Pero no lo es. Es, en todo caso, una señal de lucidez. De honestidad. Porque quien se atreve a reconocer su desorientación está más cerca del sentido que quien se aferra a una dirección solo porque es la conocida. Perderse no es el problema. El problema es negar el extravío. Llamarlo “etapa”. Justificarlo con cifras. Adormecerlo con distracciones.
Reaprender el rumbo no es rápido ni fácil. Implica vaciarse de certezas. Implica, muchas veces, decepcionar expectativas propias y ajenas. Implica detenerse, y en un mundo que idolatra el movimiento, detenerse es casi un acto de rebelión. Pero solo desde la pausa puede emerger la pregunta verdadera: ¿qué deseo realmente? Y no la versión decorada de la respuesta, sino la cruda. La que asusta. La que quizás exija cambiar de mapa por completo.
Encontrar dirección no es lo mismo que regresar al camino anterior. A veces, el único modo de reubicarse es dejar de buscar respuestas en lo externo y empezar a afinar la brújula interna. Esa que no siempre habla claro, pero que nunca miente. Esa que no ofrece garantías, pero sí autenticidad. Esa que apunta más hacia el deseo que hacia la conveniencia.

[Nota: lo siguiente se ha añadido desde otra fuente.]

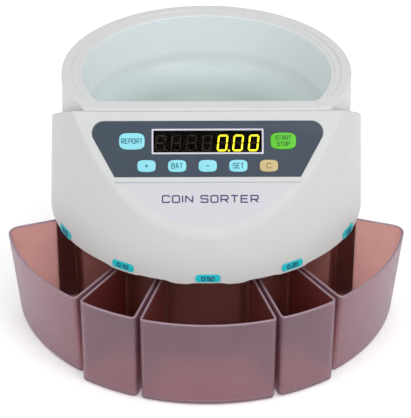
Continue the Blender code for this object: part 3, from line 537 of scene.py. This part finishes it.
def hopper_radius(z):
    return HOPPER_R + HOPPER_DRAFT * (RIM_Z - z)


def cover_wall(z):
    return COVER_R - COVER_DRAFT * (z - COVER_BOTTOM)


def cover_column(angle):
    """Section of the cover at this angle: lip, wall, top, well for the hopper, shelf and inner walls."""
    def well(z, grow=0.0):
        return flat(angle, hopper_radius(z) + GAP + grow, -RIDGE_Y + grow)

    edge_z = settle(lambda z: cover_top(angle, cover_wall(z)), SHOULDER_Z)
    edge_r = cover_wall(edge_z)
    well_z = settle(lambda z: cover_top(angle, well(z)), SHOULDER_Z)
    well_r = well(well_z)
    shelf = flat(angle, SHELF_R, -RIDGE_Y - SHELF_SETBACK)
    jacket_z = settle(lambda z: cover_top(angle, well(z, WALL), WALL), SHOULDER_Z)
    inner_z = settle(lambda z: cover_top(angle, cover_wall(z) - WALL, WALL), SHOULDER_Z)
    land = [well_r + (edge_r - well_r) * t for t in (0.75, 0.5, 0.25)] + [well_r + 0.0015]
    foot = COVER_BOTTOM - edge_drop(angle)
    return rounded([
        (COVER_R - WALL, foot, LIP_INNER_EDGE), (cover_wall(foot), foot, LIP_OUTER_EDGE),
        (edge_r, edge_z, COVER_ROUND),
        *[(r, cover_top(angle, r), 0) for r in land],
        (well_r, well_z, WELL_EDGE), (well(SEAT_Z), SEAT_Z, 0), (shelf, SEAT_Z, 0), (shelf, SHELF_Z, 0),
        (well(SHELF_Z, WALL), SHELF_Z, 0), (well(jacket_z, WALL), jacket_z, 0),
        (cover_wall(inner_z) - WALL, inner_z, 0),
    ])


def rim_height(radius):
    """Height of the hopper's rim: a raised ring, a level deck and a shallow step inside it."""
    return (RIM_Z - RAISED_RIM_H * fade(radius, RAISED_RIM_R, RAISED_RIM_R + RAISED_RIM_SLOPE)
            - STEP_DROP * fade(radius, STEP_R, STEP_R + STEP_SLOPE))


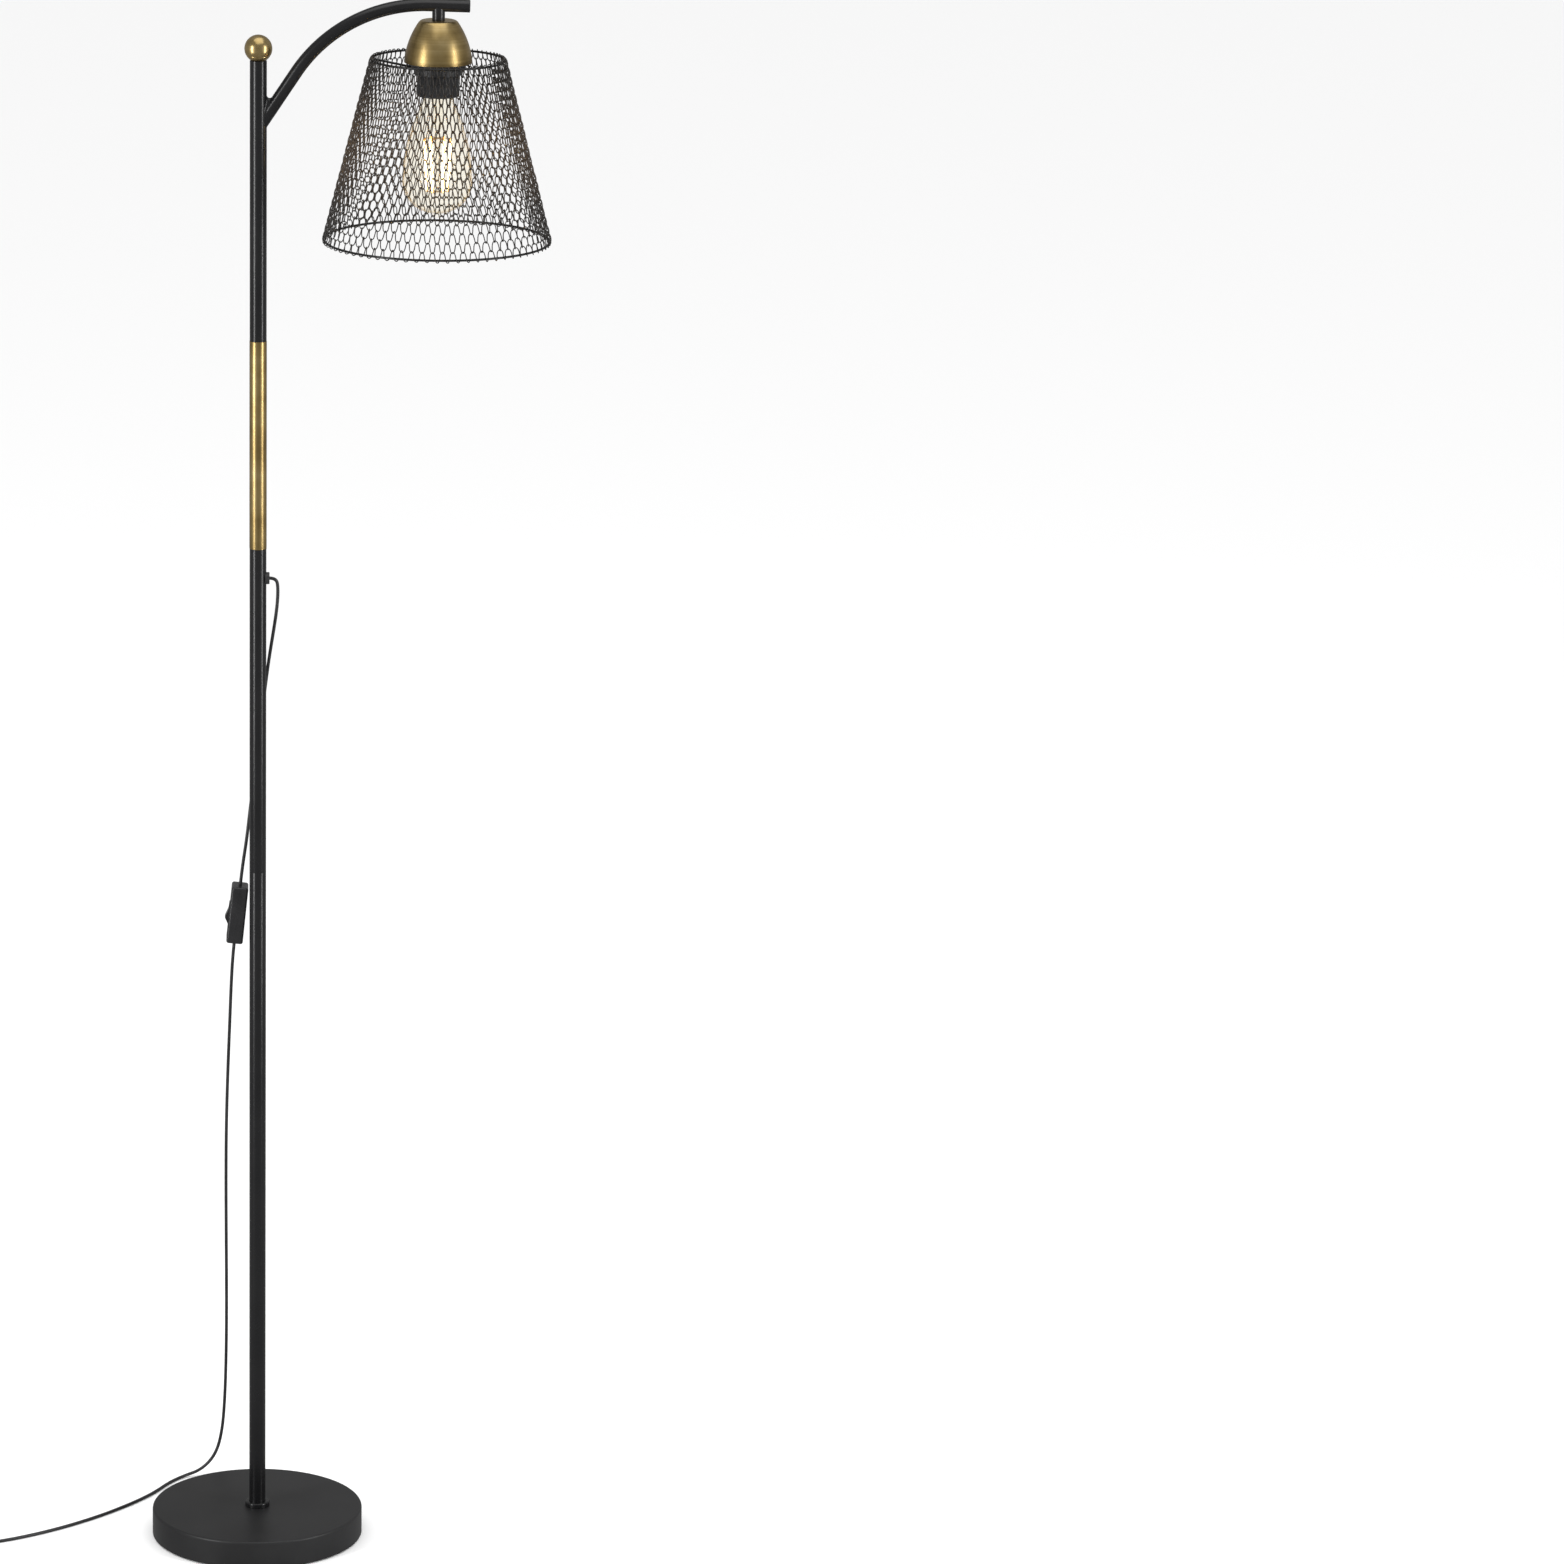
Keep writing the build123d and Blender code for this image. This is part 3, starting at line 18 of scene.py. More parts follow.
import bmesh
import bpy
import numpy as np
from mathutils import Matrix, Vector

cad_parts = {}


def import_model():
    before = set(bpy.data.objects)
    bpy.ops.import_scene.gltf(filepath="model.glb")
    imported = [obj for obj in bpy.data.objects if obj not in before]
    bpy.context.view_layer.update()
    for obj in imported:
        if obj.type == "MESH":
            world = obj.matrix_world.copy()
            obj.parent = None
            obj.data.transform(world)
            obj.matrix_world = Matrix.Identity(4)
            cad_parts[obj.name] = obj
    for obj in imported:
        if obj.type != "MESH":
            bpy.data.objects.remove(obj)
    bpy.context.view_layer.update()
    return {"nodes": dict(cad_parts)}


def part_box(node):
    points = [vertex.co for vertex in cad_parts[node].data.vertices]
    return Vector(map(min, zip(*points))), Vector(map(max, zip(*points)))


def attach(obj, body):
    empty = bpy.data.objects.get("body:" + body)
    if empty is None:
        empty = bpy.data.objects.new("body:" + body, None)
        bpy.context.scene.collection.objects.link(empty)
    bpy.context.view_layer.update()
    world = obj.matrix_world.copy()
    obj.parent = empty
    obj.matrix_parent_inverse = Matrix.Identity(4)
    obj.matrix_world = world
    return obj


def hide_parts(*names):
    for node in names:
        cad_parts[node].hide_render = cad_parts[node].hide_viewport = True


LOG = logging.getLogger("lamp")
HEAD_X = 0.168  # the head's axis, from the pole's
OUTLET = (0.011, 0, 0.968)  # where the cord leaves the pole
SWITCH_FOOT = (-0.022191, 0.016, 0.607478)  # where it leaves the switch
MERGE = 1e-6  # points closer than this become one
Point = Sequence[float]
Colour = tuple[float, float, float]
Array = np.ndarray
Socket = bpy.types.NodeSocket
Material = bpy.types.Material
Object = bpy.types.Object

# ---- shader building


def operator(name: str, swapped: bool = False) -> Callable[["Value", object], "Value"]:
    """Makes an operator that adds one Math node.

    Args:
        name: the node's operation.
        swapped: the other value comes first, so that 1 - mask works.

    Returns:
        The method.
    """

    def method(self: "Value", other: object) -> "Value":
        """One Math node on the value and another value or number.

        Args:
            other: The second input.

        Returns:
            The node's output.
        """
        first, second = (other, self) if swapped else (self, other)
        node = self.shader.node("ShaderNodeMath", {"operation": name}, {0: first, 1: second})
        return Value(self.shader, node.outputs[0])

    return method


@dataclass
class Value:
    """A number inside a shader; Python operators on it add Math nodes."""

    shader: "Shader"
    socket: Socket

    __add__ = __radd__ = operator("ADD")
    __sub__ = operator("SUBTRACT")
    __rsub__ = operator("SUBTRACT", swapped=True)
    __mul__ = __rmul__ = operator("MULTIPLY")
    __truediv__ = operator("DIVIDE")
    __pow__ = operator("POWER")

    def sine(self) -> "Value":
        """Sine of the value."""
        return operator("SINE")(self, 0.0)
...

Porque al final, no se trata de elegir el camino correcto según otros, sino de encontrar uno que tenga sentido para uno mismo. Que alimente. Que no vacíe. Que, aunque difícil, conecte. Porque lo contrario —seguir por inercia— solo prolonga el extravío. Y el precio de vivir así no es menor: se paga con tiempo, con salud, con alegría, con deseo.
Hay que atreverse a perderse del todo para reencontrarse de verdad. Y no desde el romanticismo del viaje iniciático, sino desde la responsabilidad de hacerse cargo de la propia vida. De elegir, incluso sin certezas. De redefinir lo que significa avanzar. De aceptar que a veces el norte no está fijo, y que eso no nos hace débiles, sino humanos.
En un mundo que insiste en que hay que saber siempre a dónde vamos, reconocer que no lo sabemos puede ser el primer acto de verdad en mucho tiempo.